#### Problem to solve
Return verbatim everything from the first line through the line that contains "PLUG, 0.1 *", and stop there.

++++++++

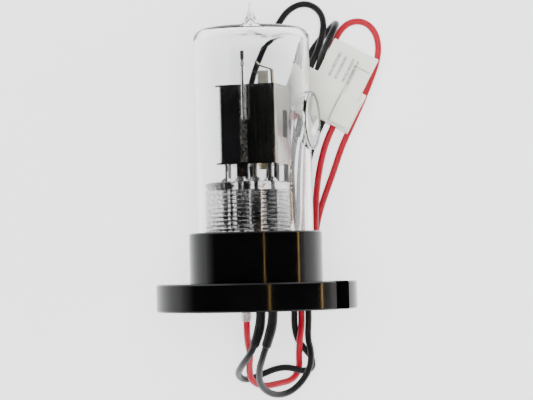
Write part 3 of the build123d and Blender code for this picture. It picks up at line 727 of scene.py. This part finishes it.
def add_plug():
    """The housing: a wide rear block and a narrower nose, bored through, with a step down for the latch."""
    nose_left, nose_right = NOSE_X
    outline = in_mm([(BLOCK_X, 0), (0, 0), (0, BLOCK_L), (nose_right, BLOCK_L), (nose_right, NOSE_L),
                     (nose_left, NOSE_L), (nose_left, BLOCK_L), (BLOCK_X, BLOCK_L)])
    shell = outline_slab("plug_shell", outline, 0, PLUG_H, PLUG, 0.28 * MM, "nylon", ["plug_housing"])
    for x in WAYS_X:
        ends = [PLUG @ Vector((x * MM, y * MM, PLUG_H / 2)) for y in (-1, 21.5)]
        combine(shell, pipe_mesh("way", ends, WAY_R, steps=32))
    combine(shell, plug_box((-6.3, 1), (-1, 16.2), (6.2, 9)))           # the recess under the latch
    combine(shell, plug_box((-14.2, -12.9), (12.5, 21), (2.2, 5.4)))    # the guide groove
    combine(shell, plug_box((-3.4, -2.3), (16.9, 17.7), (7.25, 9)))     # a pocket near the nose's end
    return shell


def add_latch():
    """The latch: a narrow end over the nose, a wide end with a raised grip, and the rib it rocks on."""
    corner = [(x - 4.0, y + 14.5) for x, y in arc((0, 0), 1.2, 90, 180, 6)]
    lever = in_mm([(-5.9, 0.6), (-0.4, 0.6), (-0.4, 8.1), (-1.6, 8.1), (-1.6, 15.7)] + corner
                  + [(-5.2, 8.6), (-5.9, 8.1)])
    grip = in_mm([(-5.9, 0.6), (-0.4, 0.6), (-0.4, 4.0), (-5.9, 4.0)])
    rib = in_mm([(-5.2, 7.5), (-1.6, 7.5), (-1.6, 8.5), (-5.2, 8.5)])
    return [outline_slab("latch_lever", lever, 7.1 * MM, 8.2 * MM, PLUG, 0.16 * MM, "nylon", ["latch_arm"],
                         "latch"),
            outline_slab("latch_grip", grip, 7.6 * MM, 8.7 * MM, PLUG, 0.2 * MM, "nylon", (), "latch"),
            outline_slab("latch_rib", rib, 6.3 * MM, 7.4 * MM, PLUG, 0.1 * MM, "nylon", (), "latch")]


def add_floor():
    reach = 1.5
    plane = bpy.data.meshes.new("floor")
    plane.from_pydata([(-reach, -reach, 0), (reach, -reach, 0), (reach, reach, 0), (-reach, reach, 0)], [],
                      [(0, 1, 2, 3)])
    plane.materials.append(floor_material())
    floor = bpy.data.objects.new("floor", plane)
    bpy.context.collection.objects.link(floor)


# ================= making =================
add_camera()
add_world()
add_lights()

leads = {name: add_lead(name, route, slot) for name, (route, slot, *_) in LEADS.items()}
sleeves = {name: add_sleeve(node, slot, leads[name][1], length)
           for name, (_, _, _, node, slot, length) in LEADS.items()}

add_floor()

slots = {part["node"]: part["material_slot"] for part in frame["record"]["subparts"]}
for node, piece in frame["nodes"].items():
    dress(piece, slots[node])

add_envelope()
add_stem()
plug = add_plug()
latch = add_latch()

++++++++

#### Written response
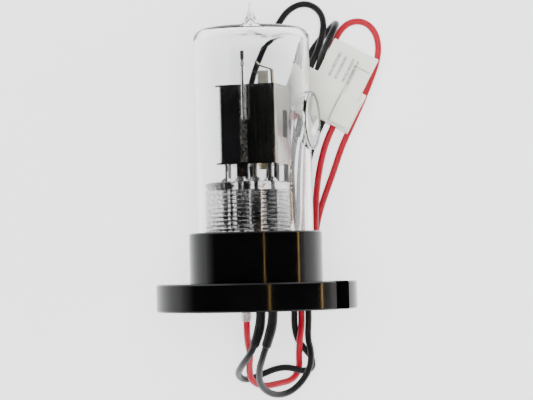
Write part 3 of the build123d and Blender code for this picture. It picks up at line 727 of scene.py. This part finishes it.
def add_plug():
    """The housing: a wide rear block and a narrower nose, bored through, with a step down for the latch."""
    nose_left, nose_right = NOSE_X
    outline = in_mm([(BLOCK_X, 0), (0, 0), (0, BLOCK_L), (nose_right, BLOCK_L), (nose_right, NOSE_L),
                     (nose_left, NOSE_L), (nose_left, BLOCK_L), (BLOCK_X, BLOCK_L)])
    shell = outline_slab("plug_shell", outline, 0, PLUG_H, PLUG, 0.28 * MM, "nylon", ["plug_housing"])
    for x in WAYS_X:
        ends = [PLUG @ Vector((x * MM, y * MM, PLUG_H / 2)) for y in (-1, 21.5)]
        combine(shell, pipe_mesh("way", ends, WAY_R, steps=32))
    combine(shell, plug_box((-6.3, 1), (-1, 16.2), (6.2, 9)))           # the recess under the latch
    combine(shell, plug_box((-14.2, -12.9), (12.5, 21), (2.2, 5.4)))    # the guide groove
    combine(shell, plug_box((-3.4, -2.3), (16.9, 17.7), (7.25, 9)))     # a pocket near the nose's end
    return shell


def add_latch():
    """The latch: a narrow end over the nose, a wide end with a raised grip, and the rib it rocks on."""
    corner = [(x - 4.0, y + 14.5) for x, y in arc((0, 0), 1.2, 90, 180, 6)]
    lever = in_mm([(-5.9, 0.6), (-0.4, 0.6), (-0.4, 8.1), (-1.6, 8.1), (-1.6, 15.7)] + corner
                  + [(-5.2, 8.6), (-5.9, 8.1)])
    grip = in_mm([(-5.9, 0.6), (-0.4, 0.6), (-0.4, 4.0), (-5.9, 4.0)])
    rib = in_mm([(-5.2, 7.5), (-1.6, 7.5), (-1.6, 8.5), (-5.2, 8.5)])
    return [outline_slab("latch_lever", lever, 7.1 * MM, 8.2 * MM, PLUG, 0.16 * MM, "nylon", ["latch_arm"],
                         "latch"),
            outline_slab("latch_grip", grip, 7.6 * MM, 8.7 * MM, PLUG, 0.2 * MM, "nylon", (), "latch"),
            outline_slab("latch_rib", rib, 6.3 * MM, 7.4 * MM, PLUG, 0.1 * MM, "nylon", (), "latch")]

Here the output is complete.